**SHORT EXERCISE**
Identify and reproduce every line holding the string "continues".

# START OF TASK INPUT

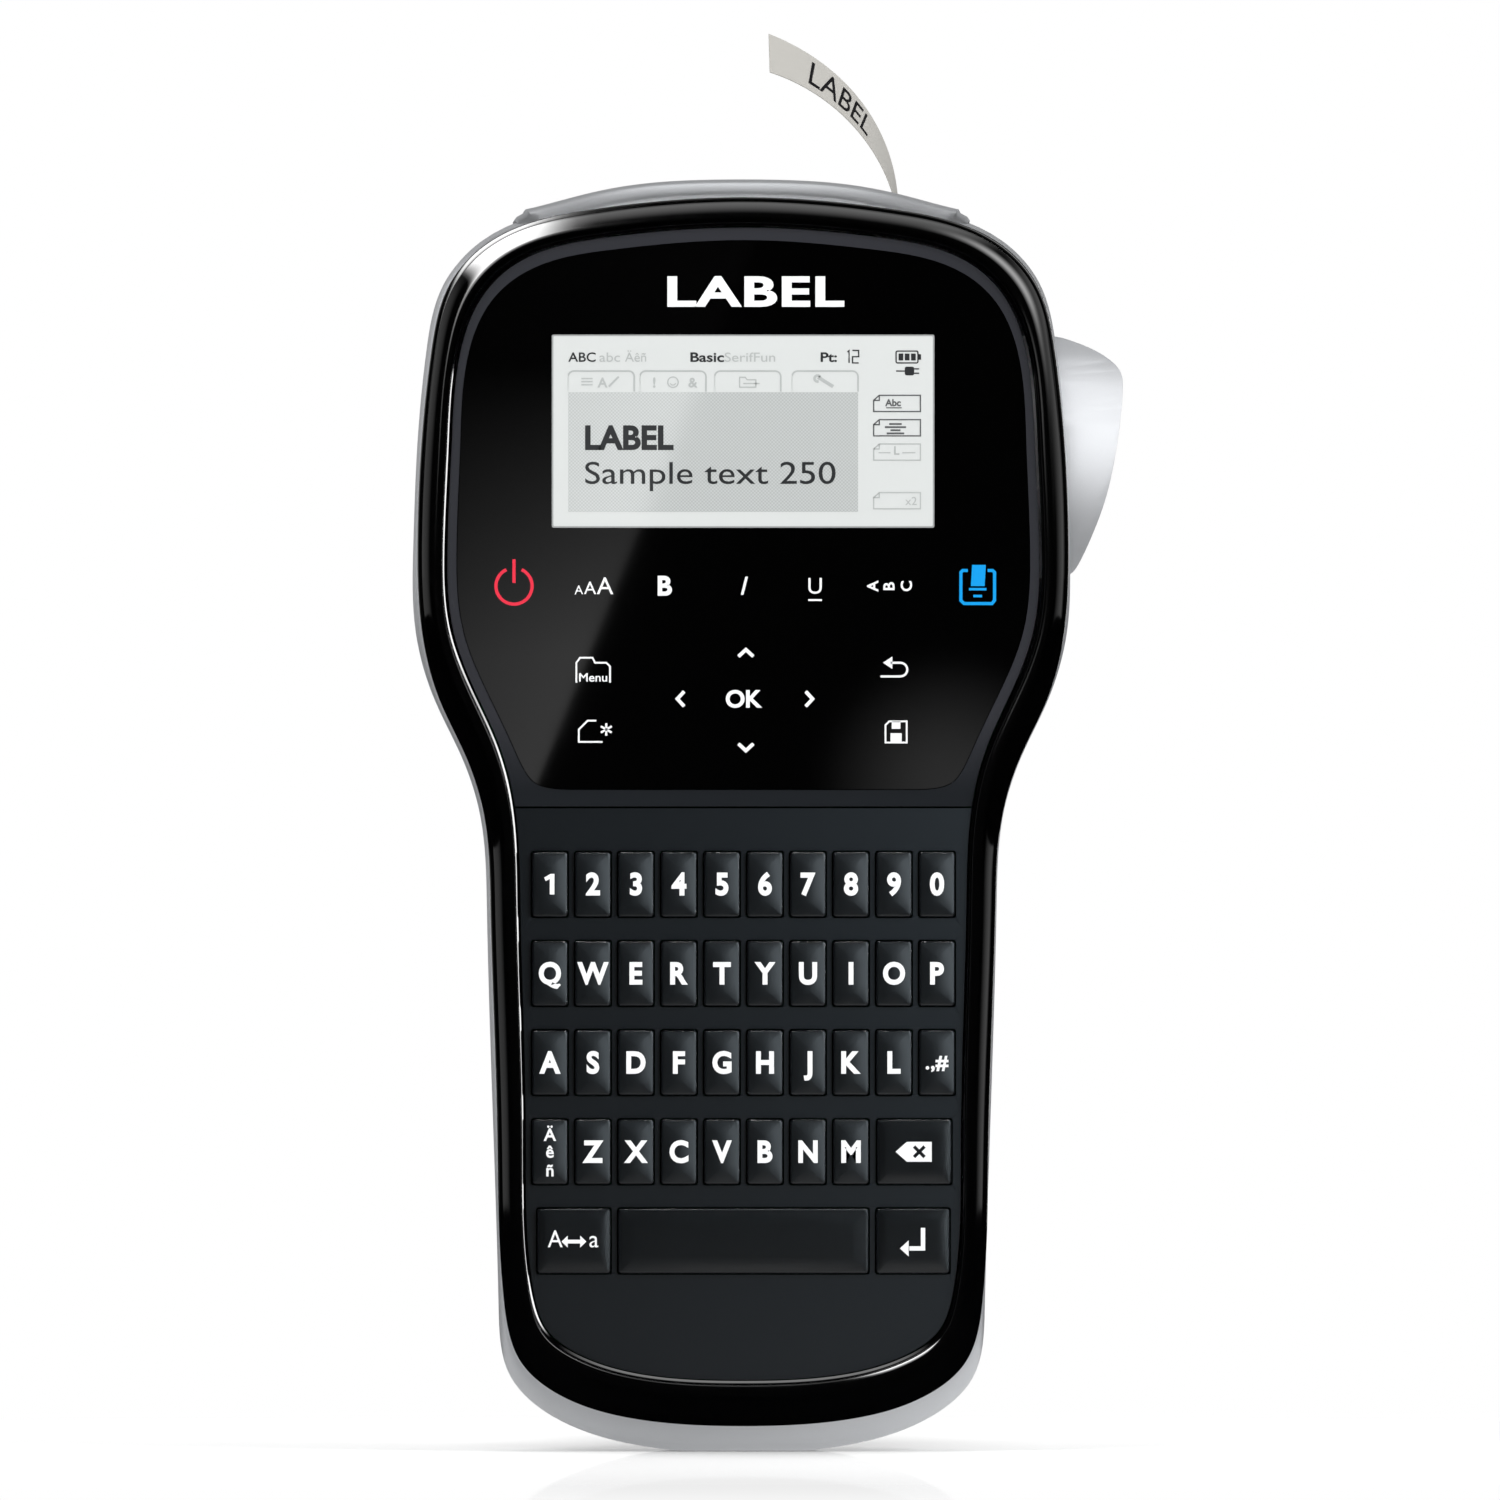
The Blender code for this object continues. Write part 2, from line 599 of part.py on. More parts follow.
def turned(name, profile, sides, material=None):
    """A turned piece along the depth, from (radius, depth) pairs that run front to back."""
    mesh = bpy.data.meshes.new(name)
    places = [(radius * MM, 0, -depth * MM) for radius, depth in profile]
    mesh.from_pydata(places, [(i, i + 1) for i in range(len(places) - 1)], [])
    obj = add_object(name, mesh, material)
    screw = obj.modifiers.new("turn", "SCREW")
    screw.axis = "Z"
    screw.steps = screw.render_steps = sides
    screw.use_merge_vertices = True
    screw.merge_threshold = 1e-6
    obj.rotation_euler = (math.radians(90), 0, 0)
    return obj


def make_platen():
    """Rubber roller on a shaft, with the feed gear on its back end."""
    front, back = SHAFT_DEPTHS
    profile = ((0, front), (SHAFT_RADIUS, front), (SHAFT_RADIUS, PLATEN_DEPTHS[0]),
               (PLATEN_RADIUS, PLATEN_DEPTHS[0]), (PLATEN_RADIUS, PLATEN_DEPTHS[1]),
               (SHAFT_RADIUS, PLATEN_DEPTHS[1]), (SHAFT_RADIUS, back), (0, back))
    platen = turned("platen_roller", [(r, d - FOOT_DEPTH) for r, d in profile], 20,
                    "platen_rubber")
    platen.location = (PLATEN[0] * MM, 0, PLATEN[1] * MM)
    teeth = []
    for tooth in range(GEAR_TEETH):
        for share, radius in ((0.0, GEAR_RADII[0]), (0.3, GEAR_RADII[0]), (0.45, GEAR_RADII[1]),
                              (0.85, GEAR_RADII[1])):
            angle = 2 * math.pi * (tooth + share) / GEAR_TEETH
            teeth.append((PLATEN[0] + radius * math.cos(angle),
                          PLATEN[1] + radius * math.sin(angle)))
    boolean(platen, plate("feed_gear", [teeth], GEAR_DEPTHS), "UNION")


def make_top_cover():
    """The raised cover over the tape exit: it follows the case's top and steps down at each end."""
    top = [*COVER_STEP[::-1], *COVER_TOP_HALF]
    edge = top + [(-x, z) for x, z in reversed(top[:-1])]
    case = outline(CASE_HALF, 4)
    under = [(x, z + FIT) for x, z in case if abs(x) < COVER_STEP[-1][0] and z > 150]
    cover = plate("top_cover", [[*edge, *sorted(under)]], COVER_DEPTHS, "silver_paint")
    boolean(cover, box("tape_slot_in_cover", (TAPE_X - SLOT_SIZE[0] / 2, 190),
                       (TAPE_X + SLOT_SIZE[0] / 2, 210), slot_depths()))


def bezier(handles, t):
    """A point on a cubic curve given by its four handles."""
    a, b, c, d = (np.array(handle) for handle in handles)
    return (1 - t) ** 3 * a + 3 * t * (1 - t) ** 2 * b + 3 * t * t * (1 - t) * c + t ** 3 * d


def make_label_strip():
    """The printed label: straight up through the slot, then curling over to the left."""
    bm = bmesh.new()
    rows = []
    for z in (LABEL_FOOT, 197.0):
        rows.append([at(TAPE_X, depth, z) for depth in TAPE_DEPTHS])
    for t in np.linspace(0, 1, 9):
        (front_x, front_z), (back_x, back_z) = bezier(LABEL_FRONT, t), bezier(LABEL_BACK, t)
        rows.append([at(front_x, TAPE_DEPTHS[0], front_z), at(back_x, TAPE_DEPTHS[1], back_z)])
    made = [[bm.verts.new(place) for place in row] for row in rows]
    for first, second in zip(made, made[1:]):
        bm.faces.new((first[0], first[1], second[1], second[0]))
    label = add_object("label_strip", mesh_from(bm, "label_strip"), "label_film")
    film = label.modifiers.new("film", "SOLIDIFY")
    film.thickness = TAPE_THICK * MM
    film.offset = 0


def make_cutter_lever():
    profile = [*LEVER_OUTER, *LEVER_INNER]
    lever = plate("cutter_lever", [profile], LEVER_DEPTHS, "silver_paint")
    bevel(lever, 1.0, segments=2, angle=50)
    move_origin(lever, at(LEVER_PIVOT[0], sum(LEVER_DEPTHS) / 2, LEVER_PIVOT[1]))


def make_cutter_blade():
    """The blade on its slide, with the arm that the lever pushes."""
    blade_depths = (TAPE_DEPTHS[0] - 2, TAPE_DEPTHS[1] + 1)
    slide = box("cutter_blade", (34.0, SLIDE_HEIGHTS[0]), (SLIDE_ARM[1][0], SLIDE_HEIGHTS[1]),
                (SLIDE_ARM[2][0], blade_depths[1]), "steel")
    boolean(slide, box("blade", (BLADE_TIP, BLADE_HEIGHTS[0]), (34.5, BLADE_HEIGHTS[1]),
                       (blade_depths[0], blade_depths[1] - 0.5)), "UNION")
    boolean(slide, box("slide_arm", *SLIDE_ARM), "UNION")


make_rear_case()
make_bezel()
make_top_cover()
make_display_overlay()
make_keypad_plate()
for key_name, (key_x, key_z), key_width in key_places():
    make_key(key_name, key_x, key_z, key_width)
make_lcd()
make_main_board()
make_chassis()
make_cassette()
make_battery()
make_motor()
make_print_head()
make_platen()
make_label_strip()
make_cutter_lever()
make_cutter_blade()
make_cassette_door()
make_battery_door()
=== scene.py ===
"""The looks of the hand-held label maker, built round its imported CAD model.

Sizes are in millimetres, X to the right and Z up. A "depth" is counted from the crown of the front
bezel towards the back, as in the CAD, and at() turns it into a place in metres.
"""

import itertools
import json
import math

import bmesh
import bpy
import numpy as np
from mathutils import Matrix, Vector

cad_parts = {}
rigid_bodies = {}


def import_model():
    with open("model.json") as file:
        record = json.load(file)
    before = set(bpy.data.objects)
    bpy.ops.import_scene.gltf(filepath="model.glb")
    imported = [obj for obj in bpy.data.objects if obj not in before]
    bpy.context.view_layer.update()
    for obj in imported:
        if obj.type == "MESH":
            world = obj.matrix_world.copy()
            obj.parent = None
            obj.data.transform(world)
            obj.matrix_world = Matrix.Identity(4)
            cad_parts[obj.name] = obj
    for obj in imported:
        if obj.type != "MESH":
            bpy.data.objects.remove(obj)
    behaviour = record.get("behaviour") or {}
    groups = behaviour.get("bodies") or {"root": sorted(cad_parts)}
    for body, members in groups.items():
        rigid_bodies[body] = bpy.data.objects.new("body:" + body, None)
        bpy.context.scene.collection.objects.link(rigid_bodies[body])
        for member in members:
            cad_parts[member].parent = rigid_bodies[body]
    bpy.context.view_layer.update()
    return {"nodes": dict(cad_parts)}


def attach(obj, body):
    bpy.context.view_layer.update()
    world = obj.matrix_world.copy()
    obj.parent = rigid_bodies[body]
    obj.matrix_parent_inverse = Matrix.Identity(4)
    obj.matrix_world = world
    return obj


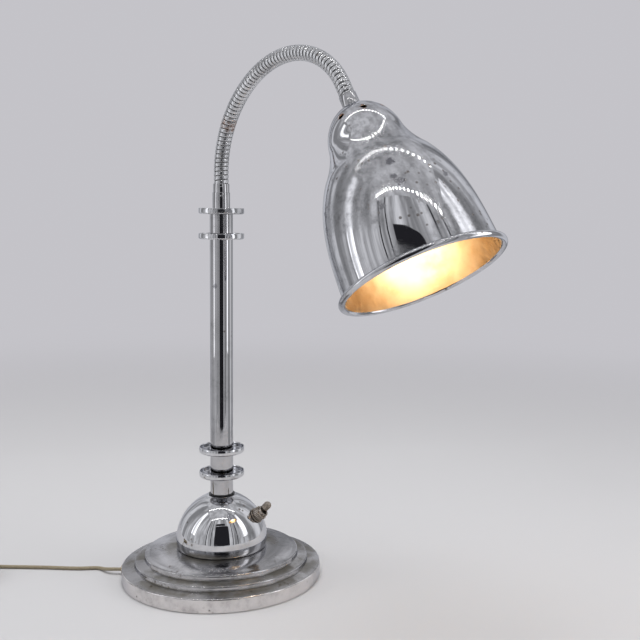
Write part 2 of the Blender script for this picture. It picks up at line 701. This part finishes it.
for i, z in enumerate(CUPS):
    line = [[ROD_HOLE_R, 0], [12, 0], *arc([18.65, 1.6], 1.6, -90, 0, 8), [20.25, 3], [20.25, 4.95], [20.1, 5.2]]
    line += [[19.5, 5.2], [19.35, 4.95], [19.35, 3], *arc([18.65, 1.6], 0.7, 0, -90, 8)]
    line += [[12, CUP_WALL], [ROD_HOLE_R, CUP_WALL]]
    at = Matrix.Translation((0, 0, z))
    name = f"cup_ring_{i + 1}"
    piece(name + "_skin", *turned(line, 160), "base", LOOKS["chrome_shell"], "chrome_shell", [name], at)

foot = CUPS[3] + CUP_WALL
ferrule_line = [
    [ROD_HOLE_R, foot], [7.6, foot], [7.8, foot + 0.2], [7.8, 350.7], [7.65, 351.05], [7.25, 351.2],
    [7.25, NECK_FOOT_Z - 0.5], [7.0, NECK_FOOT_Z], [5.5, NECK_FOOT_Z], [5.5, 352.7],
    [ROD_HOLE_R, 352.7],
]
piece("ferrule_skin", *turned(ferrule_line, 96), "base", LOOKS["chrome_tube"], "chrome_tube", ["ferrule"])

AT_EXIT = (
    Matrix.Rotation(math.radians(EXIT_AZIMUTH), 4, "Z")
    @ Matrix.Translation((0, 0, 5))
    @ Matrix.Rotation(math.radians(90), 4, "Y")
)
grommet_line = [
    [1.65, 87.5], [3.2, 87.5], [3.2, 88.3], [2.9, 88.5], [2.9, 90.1], [3.85, 90.25],
    *arc([2.9, 90.9], 1.0, 0, 80, 6), [2.2, 92.0], [1.65, 91.6],
]
piece("grommet_ring", *turned(grommet_line, 48), "base", LOOKS["grommet"], "grommet", ["cord_grommet"], AT_EXIT)


# ---------------------------------------------------------------- switch

def switch_part(part, outline, sides, shape=None):
    """A turned part of the switch's collar."""
    skin = turned(outline, sides, True, shape)
    piece(part + "_skin", *skin, "base", LOOKS["switch_metal"], "switch_metal", [part], AT_SWITCH)


washer_line = [[4.65, 0.05], [7, 0.05], [7, 0.85], [6.8, 1.05], [4.65, 1.05]]
switch_part("switch_washer", washer_line, 96)


def knurl(r, z, a):
    """The nut's radius at an angle, with 24 grooves."""
    if r < 5.4:
        return r
    groove = max(0.0, math.cos(24 * a)) ** 1.5
    return r - 0.5 * groove


nut_line = [[4.65, 1.1], [5.6, 1.1], [6.25, 1.6], [6.25, 2.6], [6.25, 5.6], [6.25, 6.6], [5.5, 7.1], [4.65, 7.1]]
switch_part("switch_nut", nut_line, 240, knurl)
ring_line = [[4.65, 7.15], [4.85, 7.15], [5, 7.3], [5, 9.5], [4.8, 9.75], [4.65, 9.75]]
switch_part("switch_ring", ring_line, 96)
bushing_line = [[0, -2], [4.6, -2], [4.6, 9.4], [4.4, 9.6], [3.8, 9.6], [3.6, 9.4], [3.6, 0.7], [0, 0.7]]
switch_part("switch_bushing", bushing_line, 96)
AT_LEVER = AT_SWITCH @ Matrix.Translation((0, 0, 3)) @ Matrix.Rotation(math.radians(-12), 4, "Y")
lever_line = [
    [0, -2.3], *arc([0, 0], 2.3, -80, 45, 10), [1.5, 2.2], [1.5, 8.1], [2.5, 8.1], [3.1, 8.3], [3.45, 8.8],
    [3.5, 9.4], [3.5, 11.3], [3.1, 11.6], [3.1, 11.9], [3.5, 12.2], *arc([0, 12.6], 3.5, 4, 84, 14), [0, 16.1],
]
lever = turned(lever_line, 64)
piece("switch_lever_skin", *lever, "lever", LOOKS["switch_metal"], "switch_metal", ["switch_lever"], AT_LEVER, 50)


# ---------------------------------------------------------------- gooseneck

RIBS = 5  # on each link
NECK_R, NECK_BORE_R, LEAD_R = 6.5, 3.3, 1.6
NECK_SIDES, RINGS_PER_RIB = 36, 16
DARK_FROM = 0.86  # how far off a ridge the groove's dark look begins
Y = np.array([0, 1.0, 0])


def neck_line(k, t):
    """Point and direction of the neck's centreline: k is the hinge, t from 0 at mid-link to 1 at the next one."""
    a = hinges[k] - headings[k - 1] * PITCH / 2 if k > 0 else None
    b = hinges[k] + headings[min(k, LINKS - 1)] * PITCH / 2
    if k == 0:
        return hinges[0] + headings[0] * PITCH / 2 * t, headings[0]
    if k == LINKS:
        return a + (hinges[k] - a) * t, headings[-1]
    p = (1 - t) ** 2 * a + 2 * t * (1 - t) * hinges[k] + t * t * b
    d = 2 * (1 - t) * (hinges[k] - a) + 2 * t * (b - hinges[k])
    return p, unit(d)


def ribs_of(k, half):
    """Ribs on piece k, ribs before it, and rings of points on it."""
    ribs = RIBS / 2 if half else RIBS
    return ribs, 0 if k == 0 else RIBS * (k - 0.5), int(ribs * RINGS_PER_RIB)


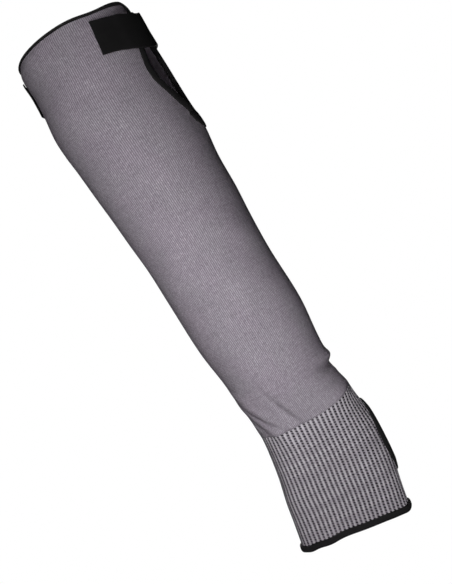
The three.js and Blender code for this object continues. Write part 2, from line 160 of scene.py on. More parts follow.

# END OF TASK INPUT

**TASK OUTPUT**
The Blender code for this object continues. Write part 2, from line 599 of part.py on. More parts follow.
The three.js and Blender code for this object continues. Write part 2, from line 160 of scene.py on. More parts follow.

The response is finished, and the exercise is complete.